→ DESCRIPTION OF THE TASK: Transcribe the records that follow, preserving every word.

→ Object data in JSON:
----------------------------------------

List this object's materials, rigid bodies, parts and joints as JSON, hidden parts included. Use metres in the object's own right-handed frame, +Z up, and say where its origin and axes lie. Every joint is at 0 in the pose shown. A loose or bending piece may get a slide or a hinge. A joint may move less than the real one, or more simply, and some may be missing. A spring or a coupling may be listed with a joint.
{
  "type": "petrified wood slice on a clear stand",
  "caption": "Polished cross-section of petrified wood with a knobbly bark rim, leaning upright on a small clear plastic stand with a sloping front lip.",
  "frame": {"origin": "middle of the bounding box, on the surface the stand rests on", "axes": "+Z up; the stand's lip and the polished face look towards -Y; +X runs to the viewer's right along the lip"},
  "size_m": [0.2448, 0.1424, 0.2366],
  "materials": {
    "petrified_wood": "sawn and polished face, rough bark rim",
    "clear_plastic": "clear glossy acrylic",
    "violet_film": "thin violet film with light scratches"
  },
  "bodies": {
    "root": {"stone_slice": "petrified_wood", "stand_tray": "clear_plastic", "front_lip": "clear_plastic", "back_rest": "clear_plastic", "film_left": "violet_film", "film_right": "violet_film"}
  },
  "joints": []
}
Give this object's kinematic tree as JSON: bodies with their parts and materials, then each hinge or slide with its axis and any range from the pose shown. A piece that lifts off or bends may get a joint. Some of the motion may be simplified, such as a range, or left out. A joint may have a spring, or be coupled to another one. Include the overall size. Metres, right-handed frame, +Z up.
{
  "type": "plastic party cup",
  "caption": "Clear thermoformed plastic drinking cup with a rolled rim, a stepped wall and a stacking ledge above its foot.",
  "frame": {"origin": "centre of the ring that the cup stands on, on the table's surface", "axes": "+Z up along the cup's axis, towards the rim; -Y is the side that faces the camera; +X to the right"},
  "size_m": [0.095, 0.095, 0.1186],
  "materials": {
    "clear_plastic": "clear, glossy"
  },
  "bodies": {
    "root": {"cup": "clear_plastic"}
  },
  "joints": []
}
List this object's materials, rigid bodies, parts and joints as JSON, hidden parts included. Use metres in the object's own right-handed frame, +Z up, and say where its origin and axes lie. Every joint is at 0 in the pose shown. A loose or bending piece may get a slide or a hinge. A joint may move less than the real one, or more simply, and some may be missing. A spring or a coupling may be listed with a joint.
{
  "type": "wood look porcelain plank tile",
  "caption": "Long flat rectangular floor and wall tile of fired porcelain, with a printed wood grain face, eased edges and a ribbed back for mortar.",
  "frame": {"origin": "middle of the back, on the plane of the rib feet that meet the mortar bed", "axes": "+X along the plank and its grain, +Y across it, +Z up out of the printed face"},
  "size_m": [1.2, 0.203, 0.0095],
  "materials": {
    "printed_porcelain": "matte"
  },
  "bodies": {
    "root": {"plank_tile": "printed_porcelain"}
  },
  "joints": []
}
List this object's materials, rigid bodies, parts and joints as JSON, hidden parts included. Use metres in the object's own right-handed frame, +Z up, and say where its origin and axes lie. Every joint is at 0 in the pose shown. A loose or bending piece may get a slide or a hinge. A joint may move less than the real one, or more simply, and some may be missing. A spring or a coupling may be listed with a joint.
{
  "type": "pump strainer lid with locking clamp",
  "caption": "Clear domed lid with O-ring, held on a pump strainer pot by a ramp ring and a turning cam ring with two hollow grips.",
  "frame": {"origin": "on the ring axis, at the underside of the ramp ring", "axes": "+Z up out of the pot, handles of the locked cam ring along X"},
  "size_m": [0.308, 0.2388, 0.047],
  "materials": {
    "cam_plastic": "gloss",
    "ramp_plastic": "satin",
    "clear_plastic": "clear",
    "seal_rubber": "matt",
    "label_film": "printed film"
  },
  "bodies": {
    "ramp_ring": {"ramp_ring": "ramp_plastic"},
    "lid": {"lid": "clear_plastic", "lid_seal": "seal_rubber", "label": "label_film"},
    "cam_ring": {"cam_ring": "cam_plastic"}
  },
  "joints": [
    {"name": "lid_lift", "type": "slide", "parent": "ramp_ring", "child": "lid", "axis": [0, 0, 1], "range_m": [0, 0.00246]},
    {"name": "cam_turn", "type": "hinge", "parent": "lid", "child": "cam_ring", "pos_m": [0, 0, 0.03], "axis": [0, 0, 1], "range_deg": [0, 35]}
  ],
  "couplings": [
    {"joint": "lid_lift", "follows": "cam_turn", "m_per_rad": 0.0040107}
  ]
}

----------------------------------------

→ SOLUTION TO THIS EXERCISE:
List this object's materials, rigid bodies, parts and joints as JSON, hidden parts included. Use metres in the object's own right-handed frame, +Z up, and say where its origin and axes lie. Every joint is at 0 in the pose shown. A loose or bending piece may get a slide or a hinge. A joint may move less than the real one, or more simply, and some may be missing. A spring or a coupling may be listed with a joint.
{
  "type": "petrified wood slice on a clear stand",
  "caption": "Polished cross-section of petrified wood with a knobbly bark rim, leaning upright on a small clear plastic stand with a sloping front lip.",
  "frame": {"origin": "middle of the bounding box, on the surface the stand rests on", "axes": "+Z up; the stand's lip and the polished face look towards -Y; +X runs to the viewer's right along the lip"},
  "size_m": [0.2448, 0.1424, 0.2366],
  "materials": {
    "petrified_wood": "sawn and polished face, rough bark rim",
    "clear_plastic": "clear glossy acrylic",
    "violet_film": "thin violet film with light scratches"
  },
  "bodies": {
    "root": {"stone_slice": "petrified_wood", "stand_tray": "clear_plastic", "front_lip": "clear_plastic", "back_rest": "clear_plastic", "film_left": "violet_film", "film_right": "violet_film"}
  },
  "joints": []
}
Give this object's kinematic tree as JSON: bodies with their parts and materials, then each hinge or slide with its axis and any range from the pose shown. A piece that lifts off or bends may get a joint. Some of the motion may be simplified, such as a range, or left out. A joint may have a spring, or be coupled to another one. Include the overall size. Metres, right-handed frame, +Z up.
{
  "type": "plastic party cup",
  "caption": "Clear thermoformed plastic drinking cup with a rolled rim, a stepped wall and a stacking ledge above its foot.",
  "frame": {"origin": "centre of the ring that the cup stands on, on the table's surface", "axes": "+Z up along the cup's axis, towards the rim; -Y is the side that faces the camera; +X to the right"},
  "size_m": [0.095, 0.095, 0.1186],
  "materials": {
    "clear_plastic": "clear, glossy"
  },
  "bodies": {
    "root": {"cup": "clear_plastic"}
  },
  "joints": []
}
List this object's materials, rigid bodies, parts and joints as JSON, hidden parts included. Use metres in the object's own right-handed frame, +Z up, and say where its origin and axes lie. Every joint is at 0 in the pose shown. A loose or bending piece may get a slide or a hinge. A joint may move less than the real one, or more simply, and some may be missing. A spring or a coupling may be listed with a joint.
{
  "type": "wood look porcelain plank tile",
  "caption": "Long flat rectangular floor and wall tile of fired porcelain, with a printed wood grain face, eased edges and a ribbed back for mortar.",
  "frame": {"origin": "middle of the back, on the plane of the rib feet that meet the mortar bed", "axes": "+X along the plank and its grain, +Y across it, +Z up out of the printed face"},
  "size_m": [1.2, 0.203, 0.0095],
  "materials": {
    "printed_porcelain": "matte"
  },
  "bodies": {
    "root": {"plank_tile": "printed_porcelain"}
  },
  "joints": []
}
List this object's materials, rigid bodies, parts and joints as JSON, hidden parts included. Use metres in the object's own right-handed frame, +Z up, and say where its origin and axes lie. Every joint is at 0 in the pose shown. A loose or bending piece may get a slide or a hinge. A joint may move less than the real one, or more simply, and some may be missing. A spring or a coupling may be listed with a joint.
{
  "type": "pump strainer lid with locking clamp",
  "caption": "Clear domed lid with O-ring, held on a pump strainer pot by a ramp ring and a turning cam ring with two hollow grips.",
  "frame": {"origin": "on the ring axis, at the underside of the ramp ring", "axes": "+Z up out of the pot, handles of the locked cam ring along X"},
  "size_m": [0.308, 0.2388, 0.047],
  "materials": {
    "cam_plastic": "gloss",
    "ramp_plastic": "satin",
    "clear_plastic": "clear",
    "seal_rubber": "matt",
    "label_film": "printed film"
  },
  "bodies": {
    "ramp_ring": {"ramp_ring": "ramp_plastic"},
    "lid": {"lid": "clear_plastic", "lid_seal": "seal_rubber", "label": "label_film"},
    "cam_ring": {"cam_ring": "cam_plastic"}
  },
  "joints": [
    {"name": "lid_lift", "type": "slide", "parent": "ramp_ring", "child": "lid", "axis": [0, 0, 1], "range_m": [0, 0.00246]},
    {"name": "cam_turn", "type": "hinge", "parent": "lid", "child": "cam_ring", "pos_m": [0, 0, 0.03], "axis": [0, 0, 1], "range_deg": [0, 35]}
  ],
  "couplings": [
    {"joint": "lid_lift", "follows": "cam_turn", "m_per_rad": 0.0040107}
  ]
}